Late 1991, Bill Robertie, Paul Magriel, and Malcolm Davis, were invited to play against TD-Gammon (version 1.0). A total of 51 games were played, with TD-Gammon losing at -0.25 ppg. Robertie found TD-Gammon to be at the level of a competent advanced player, and better than any previous backgammon program. Robertie subsequently wrote about the use of TD-Gammon for backgammon study.

For example, on the opening play, the conventional wisdom was that given a roll of 2-1, 4-1, or 5-1, White should move a single checker from point 6 to point 5. Known as "slotting", this technique trades the risk of a hit for the opportunity to develop an aggressive position.
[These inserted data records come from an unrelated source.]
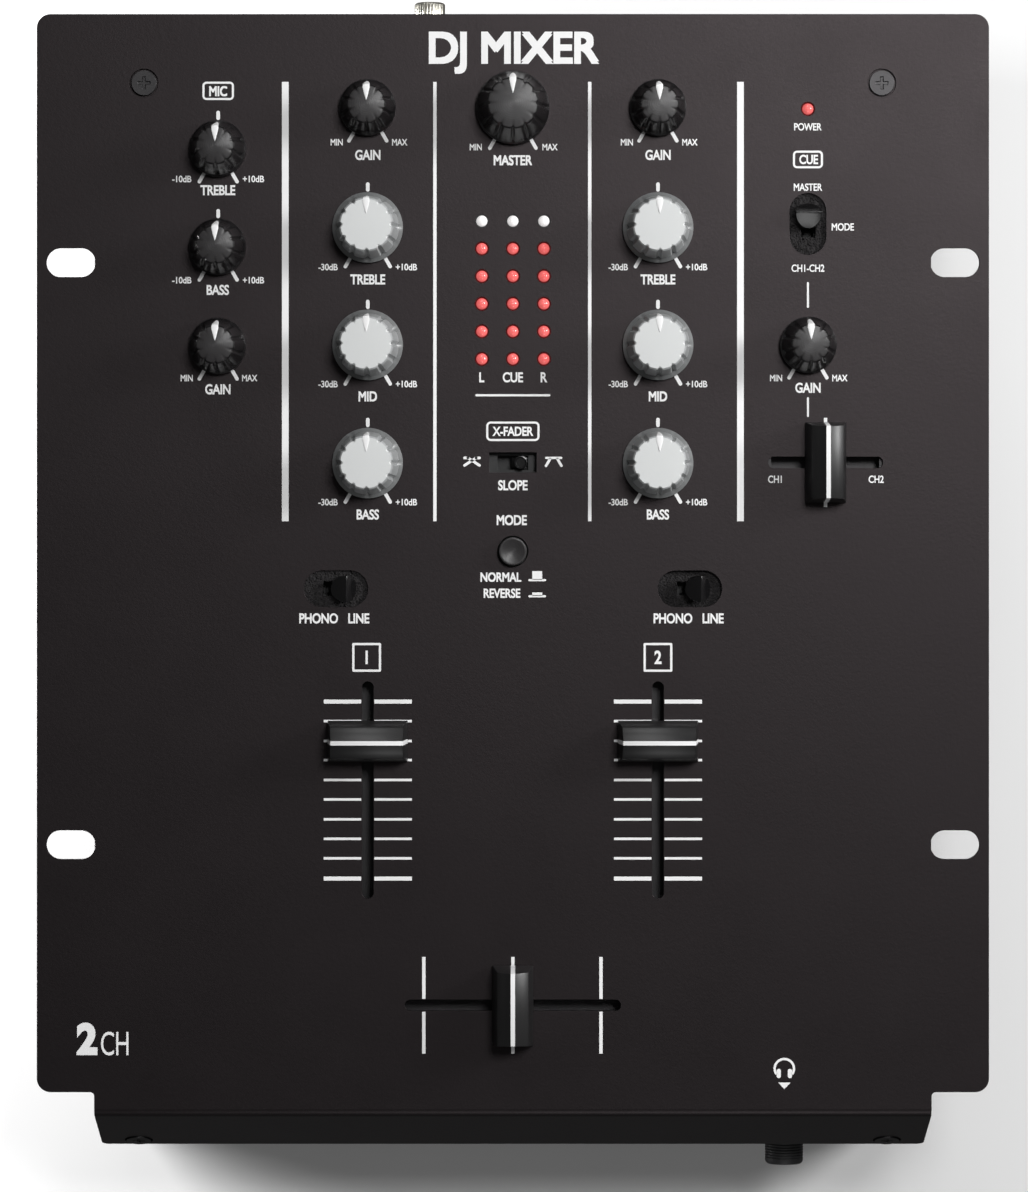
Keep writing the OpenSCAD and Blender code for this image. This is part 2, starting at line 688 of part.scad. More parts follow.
top_panel();
bottom_tray();
front_wall();
rear_panel();
panel_screws();
chassis_screws();
rubber_feet();
control_board();
fader_board();
board_pillars();
pot_bodies();
pot_nuts();
fader_frames();
fader_rods();
switch_bodies();
dust_foams();
red_leds();
white_leds();
led_holder();
phone_jacks();
jack_nuts();
connector_board();
rca_housings();
rca_barrels();
rca_red_inserts();
rca_white_inserts();
ground_stud();
dc_inlet();
power_switch_frame();
filter_capacitors();
regulator_heatsink();
ribbon_cables();
slope_post();
mode_button();
ground_thumb_nut();
power_rocker();
for (k = KNOBS) knob(k);
for (f = FADERS) fader_cap(f);
for (f = FADERS) fader_carriage(f);
for (t = TOGGLES) toggle_lever(t);
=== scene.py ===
"""Looks of a two-channel DJ mixer: finishes, print, knobs, caps and small parts around its CAD frame.

Pieces are modelled in millimetres about their own axis or on the panel, and placed in metres at the end.
A place on the panel is x from the middle and d forwards from the panel's rear edge, as in the part's source.
"""

import json
import math

import bmesh
import bpy
from mathutils import Matrix, Vector, noise


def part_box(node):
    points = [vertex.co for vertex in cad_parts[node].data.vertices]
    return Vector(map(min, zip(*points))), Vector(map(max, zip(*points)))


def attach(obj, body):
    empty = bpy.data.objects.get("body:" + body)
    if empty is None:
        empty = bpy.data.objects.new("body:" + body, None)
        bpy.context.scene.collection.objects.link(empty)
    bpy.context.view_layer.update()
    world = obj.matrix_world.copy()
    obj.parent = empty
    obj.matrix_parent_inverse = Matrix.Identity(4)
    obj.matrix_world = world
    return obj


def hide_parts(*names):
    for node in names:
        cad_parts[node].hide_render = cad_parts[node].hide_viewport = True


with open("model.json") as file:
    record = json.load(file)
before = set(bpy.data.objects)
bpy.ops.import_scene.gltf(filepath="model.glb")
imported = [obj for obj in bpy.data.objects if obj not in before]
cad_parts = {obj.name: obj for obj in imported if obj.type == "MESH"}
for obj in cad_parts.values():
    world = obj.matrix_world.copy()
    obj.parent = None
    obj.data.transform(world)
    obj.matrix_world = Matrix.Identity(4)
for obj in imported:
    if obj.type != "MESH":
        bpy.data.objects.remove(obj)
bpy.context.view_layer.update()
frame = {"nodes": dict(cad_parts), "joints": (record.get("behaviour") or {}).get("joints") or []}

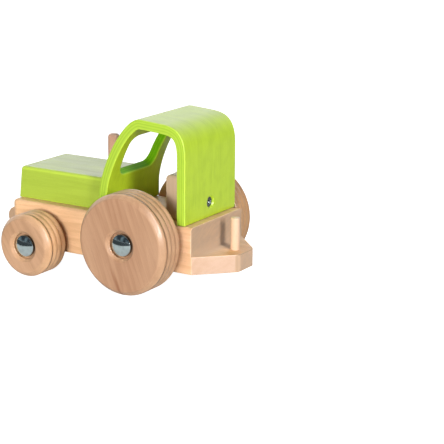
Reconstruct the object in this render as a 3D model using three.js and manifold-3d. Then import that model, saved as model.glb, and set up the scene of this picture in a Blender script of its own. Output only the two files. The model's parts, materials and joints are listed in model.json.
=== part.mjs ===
// Wooden toy tractor: beech chassis and wheels, green hood, bent plywood cab.
// Millimetres. +X is the tractor's front, +Y its left, +Z up. The origin lies on the
// ground, in the middle of the length and width.

import * as THREE from 'three';
import { mergeVertices } from 'three/addons/utils/BufferGeometryUtils.js';
import Module from 'manifold-3d';

const wasm = await Module();
wasm.setup();

// ---- Driving dimensions ----

const totalLength = 187.8;
const rearEndX = -totalLength / 2;
const rearAxleX = rearEndX + 64;
const wheelbase = 82;
const frontAxleX = rearAxleX + wheelbase;

const rearWheelRadius = 35;
const frontWheelRadius = 22.2;
const wheelWidth = 20.8;
const wheelFaceY = 58.4;
const wheelInnerY = wheelFaceY - wheelWidth;

const chassis = {
  halfWidth: 33.2, bottom: 15, top: 47.5, stepX: rearAxleX - 40.6, frontX: rearAxleX + 111.6,
};
const shelf = { top: 27.5, endHalfWidth: 9.8 };
const hood = { halfWidth: 26.4, top: 70.7, rearX: rearAxleX + 35.3, frontX: rearAxleX + 110.8, lean: 2.4 };
const cab = { halfWidth: 32.8, rearX: rearAxleX - 35.2, frontX: rearAxleX + 35, top: 116.4, ply: 6.6 };
const seat = { halfWidth: 20, depth: 16.8, top: 78 };
const screw = {
  z: 58, headRadius: 4.3, headHeight: 2.6, headSunk: 0.2, shankRadius: 1.9, length: 19, tip: 3,
};
const bumper = { radius: 7, halfLength: 22.5, z: 31.2, flatBack: 1.9, edge: 1 };

const axleRadius = 2.5;
const runningClearance = 0.08;
const glueGap = 0.1;
const washerGap = 0.3;
const woodEdge = 1.5;
const plyEdge = 0.7;
const woodCorner = 2.6;
const dowelRadius = 3;

const roundSides = 32;
const smallSides = 16;
const bumperCurveSteps = 10;
const cabCurveSteps = 9;

// ---- Materials ----

const beech = new THREE.MeshStandardMaterial({ color: '#dcb389', roughness: 0.6, metalness: 0 });
const greenBeech = new THREE.MeshStandardMaterial({ color: '#a9cf3a', roughness: 0.5, metalness: 0 });
const greenPly = new THREE.MeshStandardMaterial({ color: '#acd339', roughness: 0.45, metalness: 0 });
const steel = new THREE.MeshStandardMaterial({ color: '#b9bcc0', roughness: 0.35, metalness: 1 });
const chrome = new THREE.MeshStandardMaterial({ color: '#d5dadd', roughness: 0.12, metalness: 1 });

// ---- Shape helpers ----

// A closed outline through points [x, y], each corner rounded by the one radius.
function roundedOutline(points, radius) {
  const target = new THREE.Shape();
  const corners = points.map(([x, y]) => new THREE.Vector2(x, y));
  corners.forEach((corner, i) => {
    const before = corners[(i + corners.length - 1) % corners.length];
    const after = corners[(i + 1) % corners.length];
    const arrive = corner.clone().add(before.clone().sub(corner).setLength(radius));
    const leave = corner.clone().add(after.clone().sub(corner).setLength(radius));
    if (i === 0) target.moveTo(arrive.x, arrive.y);
    else target.lineTo(arrive.x, arrive.y);
    target.quadraticCurveTo(corner.x, corner.y, leave.x, leave.y);
  });
  target.closePath();
  return target;
}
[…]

TD-Gammon found that the more conservative play of splitting 24-23 was superior. Tournament players began experimenting with TD-Gammon's move, and found success. Within a few years, slotting had disappeared from tournament play, replaced by splitting, though in 2006 it made a reappearance for 2-1.

Backgammon expert Kit Woolsey found that TD-Gammon's positional judgement, especially its weighing of risk against safety, was superior to his own or any human's.

TD-Gammon's excellent positional play was undercut by occasional poor endgame play. The endgame requires a more analytical approach, sometimes with extensive lookahead. TD-Gammon's limitation to two-ply lookahead put a ceiling on what it could achieve in this part of the game. TD-Gammon's strengths and weaknesses were the opposite of symbolic artificial intelligence programs and most computer software in general: it was good at matters that require an intuitive "feel" but bad at systematic analysis.

It is also poor at doubling strategies. This is likely due to the fact that the neural network is trained without the doubling cube, with the doubling added by feeding the neural network's cubeless equity estimates into theoretically-based heuristic formulae. This was particularly the case in the 1998 exhibition match, where it played 100 games against Malcolm Davis. A single doubling blunder lost the match.

TD-gammon was never commercialized or released to the public in some other form, but it inspired commercial backgammon programs based on neural networks, such as JellyFish (1994) and Snowie (1998).